■ EXERCISE DIRECTIONS: Reproduce the entire listing word for word.

■ MATERIAL FOR THIS TASK:
>> Start

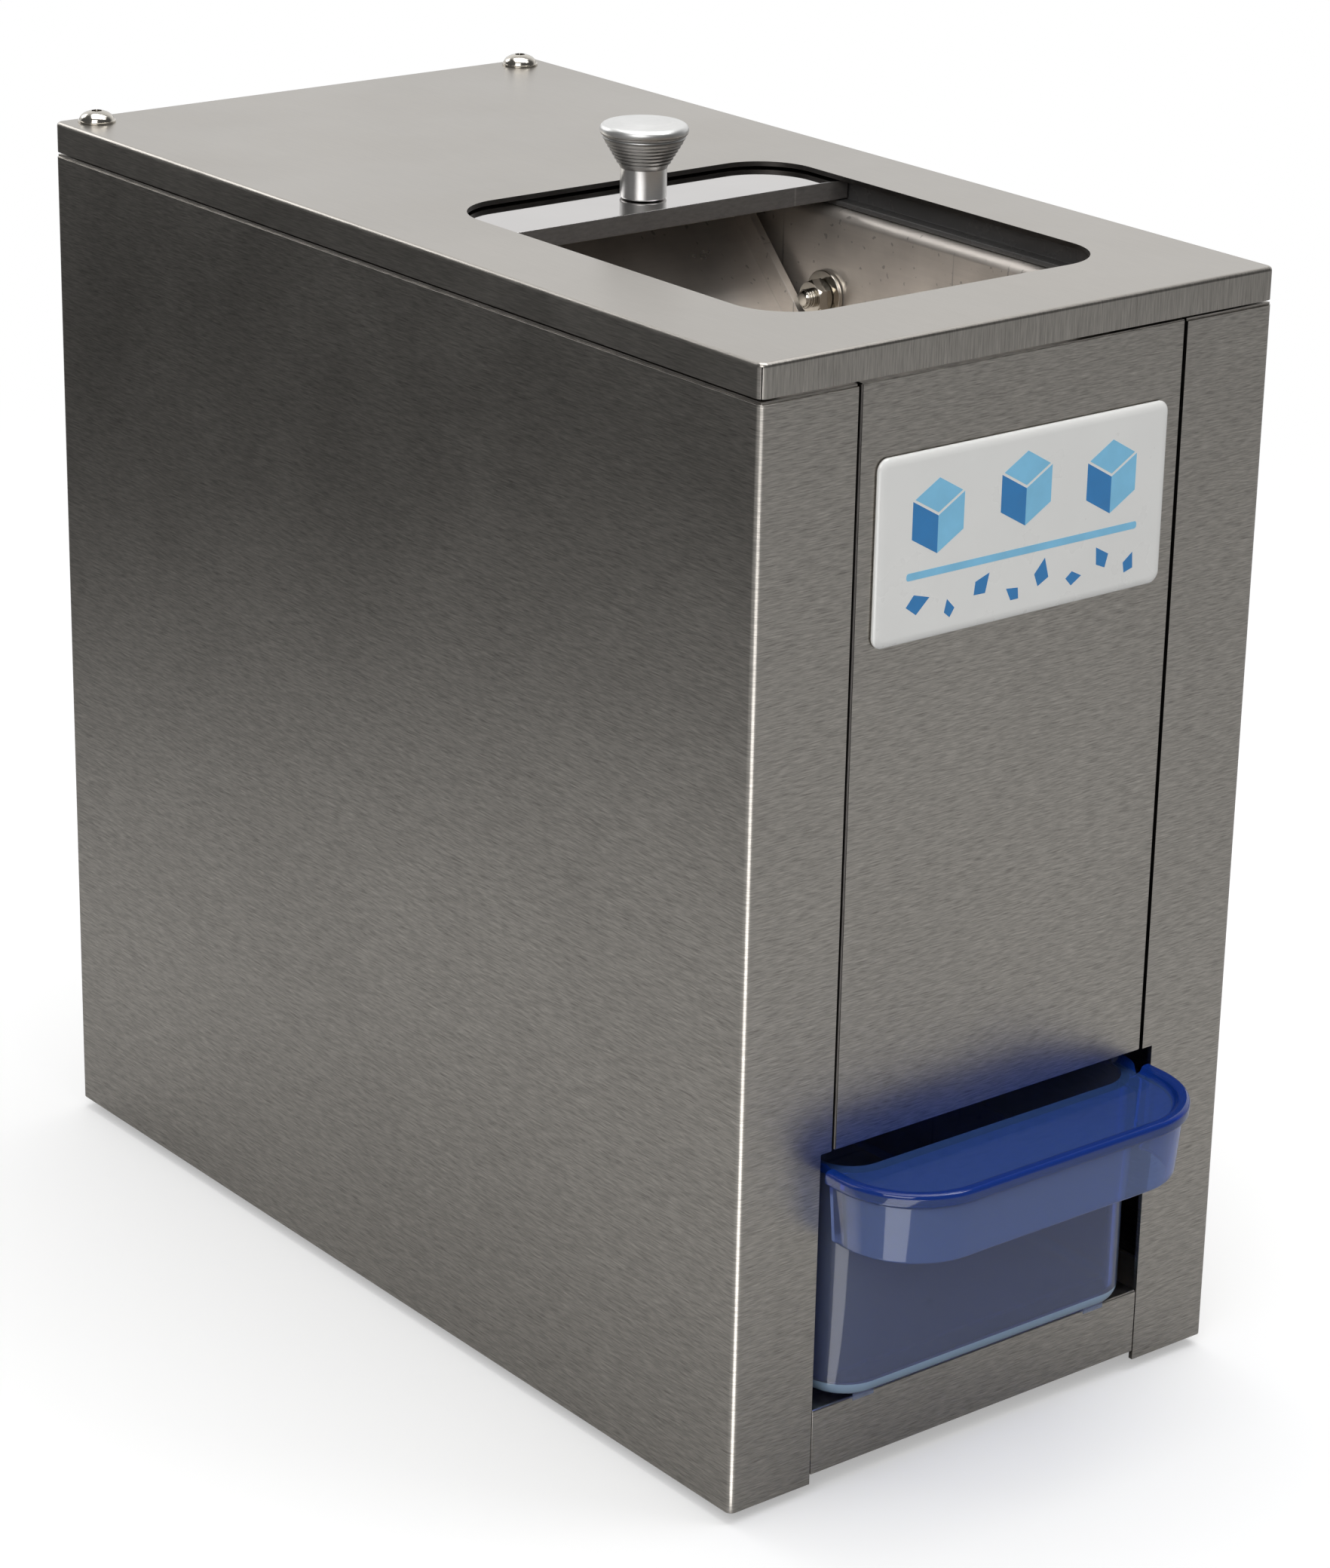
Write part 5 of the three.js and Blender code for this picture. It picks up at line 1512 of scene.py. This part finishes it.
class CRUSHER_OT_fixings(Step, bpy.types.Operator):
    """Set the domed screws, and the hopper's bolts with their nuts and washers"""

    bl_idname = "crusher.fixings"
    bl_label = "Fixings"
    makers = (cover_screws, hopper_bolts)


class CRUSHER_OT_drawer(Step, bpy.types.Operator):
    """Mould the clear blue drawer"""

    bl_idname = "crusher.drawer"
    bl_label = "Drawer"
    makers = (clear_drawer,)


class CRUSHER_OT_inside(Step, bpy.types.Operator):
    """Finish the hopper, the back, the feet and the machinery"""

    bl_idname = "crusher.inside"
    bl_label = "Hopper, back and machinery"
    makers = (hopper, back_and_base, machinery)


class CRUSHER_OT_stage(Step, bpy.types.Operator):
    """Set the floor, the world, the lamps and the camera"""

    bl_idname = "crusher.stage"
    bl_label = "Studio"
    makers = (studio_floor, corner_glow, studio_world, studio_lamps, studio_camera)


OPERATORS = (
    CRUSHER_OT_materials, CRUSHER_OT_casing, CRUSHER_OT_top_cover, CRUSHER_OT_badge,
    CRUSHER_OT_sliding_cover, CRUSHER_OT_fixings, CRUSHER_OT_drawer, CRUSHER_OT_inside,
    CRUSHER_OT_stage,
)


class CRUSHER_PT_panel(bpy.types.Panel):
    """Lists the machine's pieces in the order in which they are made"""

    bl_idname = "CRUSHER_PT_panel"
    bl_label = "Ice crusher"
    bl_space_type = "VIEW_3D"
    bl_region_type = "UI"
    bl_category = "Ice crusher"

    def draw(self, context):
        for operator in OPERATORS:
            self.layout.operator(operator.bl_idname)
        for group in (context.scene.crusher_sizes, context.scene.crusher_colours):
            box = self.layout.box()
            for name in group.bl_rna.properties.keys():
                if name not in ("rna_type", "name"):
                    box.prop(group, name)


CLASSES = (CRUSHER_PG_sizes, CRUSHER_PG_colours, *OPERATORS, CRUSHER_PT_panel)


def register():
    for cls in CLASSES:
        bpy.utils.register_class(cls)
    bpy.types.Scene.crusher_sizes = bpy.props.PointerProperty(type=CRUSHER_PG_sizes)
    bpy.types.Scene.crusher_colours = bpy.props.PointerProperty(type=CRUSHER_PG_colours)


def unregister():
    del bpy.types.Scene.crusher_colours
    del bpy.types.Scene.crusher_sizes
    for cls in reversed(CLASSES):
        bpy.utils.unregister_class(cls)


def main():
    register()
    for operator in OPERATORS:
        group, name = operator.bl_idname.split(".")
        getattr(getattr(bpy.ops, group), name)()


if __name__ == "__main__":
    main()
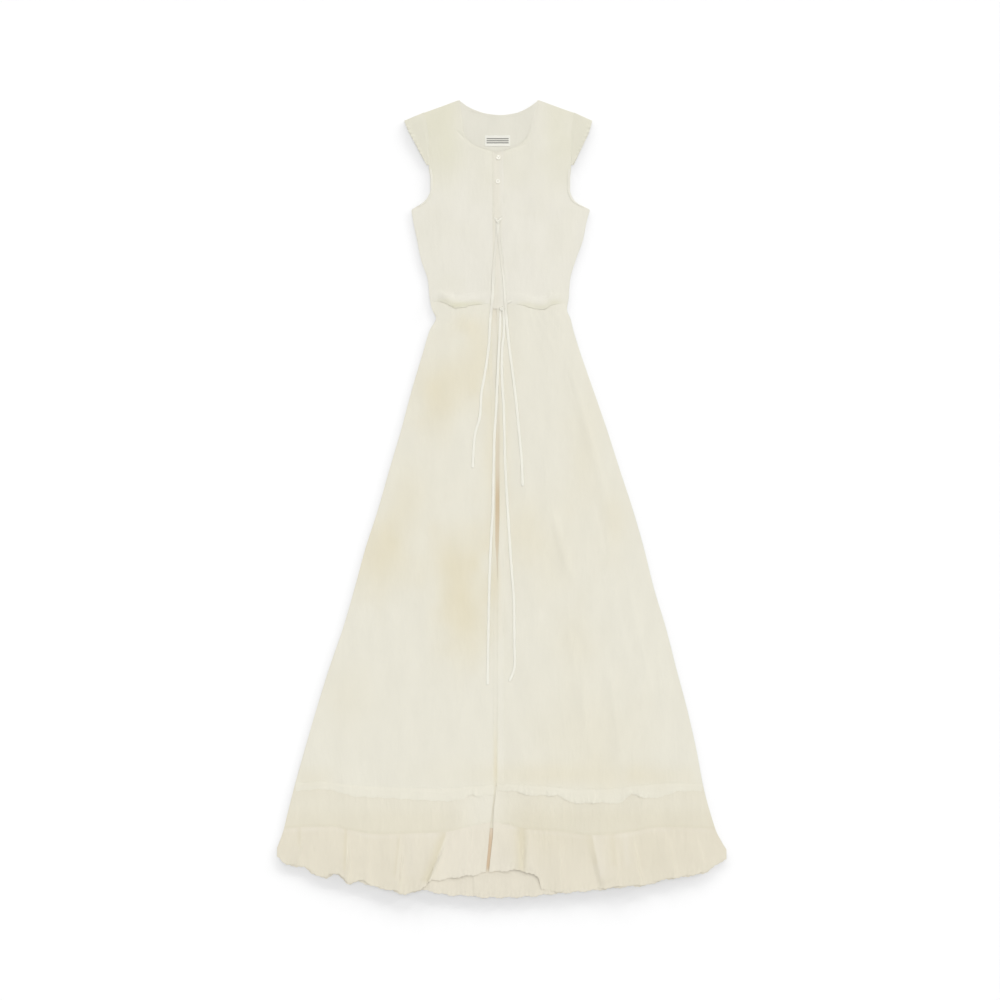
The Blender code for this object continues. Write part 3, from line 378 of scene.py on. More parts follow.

>> End

■ WRITTEN SOLUTION:
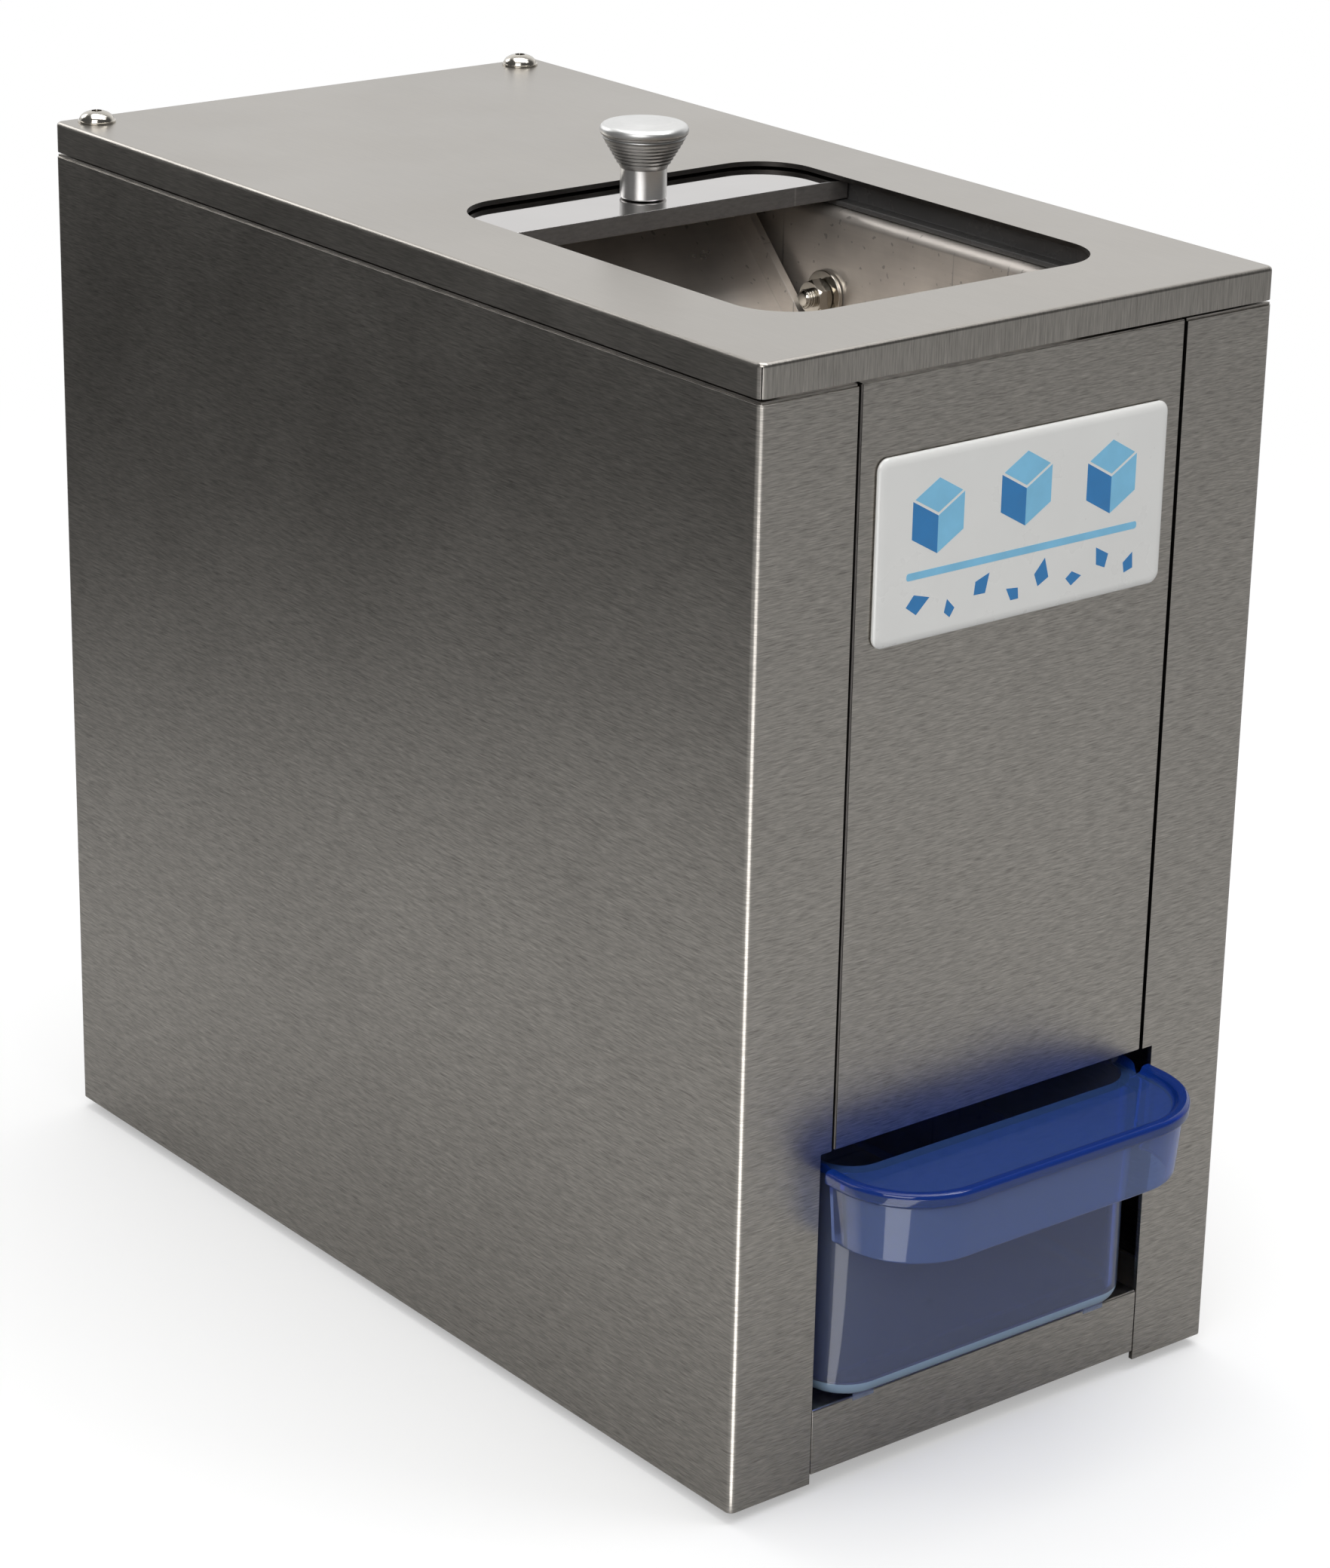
Write part 5 of the three.js and Blender code for this picture. It picks up at line 1512 of scene.py. This part finishes it.
class CRUSHER_OT_fixings(Step, bpy.types.Operator):
    """Set the domed screws, and the hopper's bolts with their nuts and washers"""

    bl_idname = "crusher.fixings"
    bl_label = "Fixings"
    makers = (cover_screws, hopper_bolts)


class CRUSHER_OT_drawer(Step, bpy.types.Operator):
    """Mould the clear blue drawer"""

    bl_idname = "crusher.drawer"
    bl_label = "Drawer"
    makers = (clear_drawer,)


class CRUSHER_OT_inside(Step, bpy.types.Operator):
    """Finish the hopper, the back, the feet and the machinery"""

    bl_idname = "crusher.inside"
    bl_label = "Hopper, back and machinery"
    makers = (hopper, back_and_base, machinery)


class CRUSHER_OT_stage(Step, bpy.types.Operator):
    """Set the floor, the world, the lamps and the camera"""

    bl_idname = "crusher.stage"
    bl_label = "Studio"
    makers = (studio_floor, corner_glow, studio_world, studio_lamps, studio_camera)


OPERATORS = (
    CRUSHER_OT_materials, CRUSHER_OT_casing, CRUSHER_OT_top_cover, CRUSHER_OT_badge,
    CRUSHER_OT_sliding_cover, CRUSHER_OT_fixings, CRUSHER_OT_drawer, CRUSHER_OT_inside,
    CRUSHER_OT_stage,
)


class CRUSHER_PT_panel(bpy.types.Panel):
    """Lists the machine's pieces in the order in which they are made"""

    bl_idname = "CRUSHER_PT_panel"
    bl_label = "Ice crusher"
    bl_space_type = "VIEW_3D"
    bl_region_type = "UI"
    bl_category = "Ice crusher"

    def draw(self, context):
        for operator in OPERATORS:
            self.layout.operator(operator.bl_idname)
        for group in (context.scene.crusher_sizes, context.scene.crusher_colours):
            box = self.layout.box()
            for name in group.bl_rna.properties.keys():
                if name not in ("rna_type", "name"):
                    box.prop(group, name)


CLASSES = (CRUSHER_PG_sizes, CRUSHER_PG_colours, *OPERATORS, CRUSHER_PT_panel)


def register():
    for cls in CLASSES:
        bpy.utils.register_class(cls)
    bpy.types.Scene.crusher_sizes = bpy.props.PointerProperty(type=CRUSHER_PG_sizes)
    bpy.types.Scene.crusher_colours = bpy.props.PointerProperty(type=CRUSHER_PG_colours)


def unregister():
    del bpy.types.Scene.crusher_colours
    del bpy.types.Scene.crusher_sizes
    for cls in reversed(CLASSES):
        bpy.utils.unregister_class(cls)


def main():
    register()
    for operator in OPERATORS:
        group, name = operator.bl_idname.split(".")
        getattr(getattr(bpy.ops, group), name)()


if __name__ == "__main__":
    main()
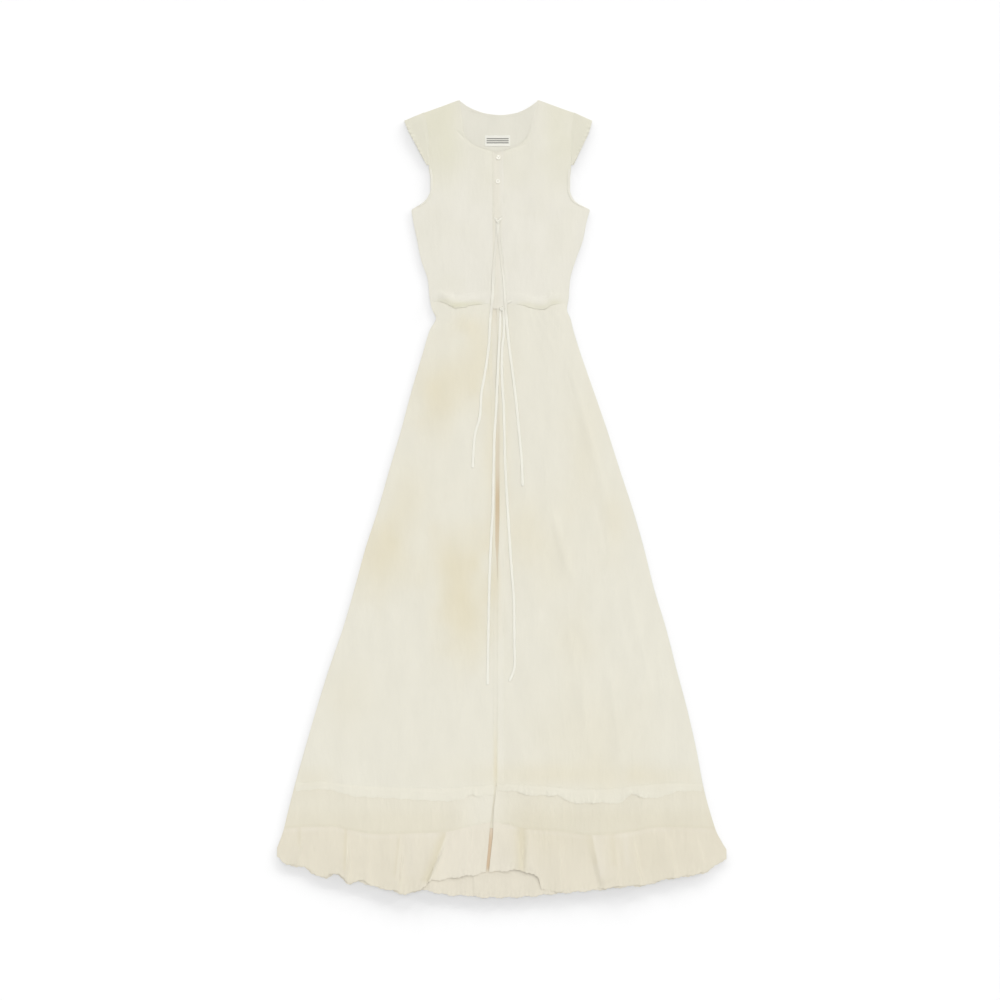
The Blender code for this object continues. Write part 3, from line 378 of scene.py on. More parts follow.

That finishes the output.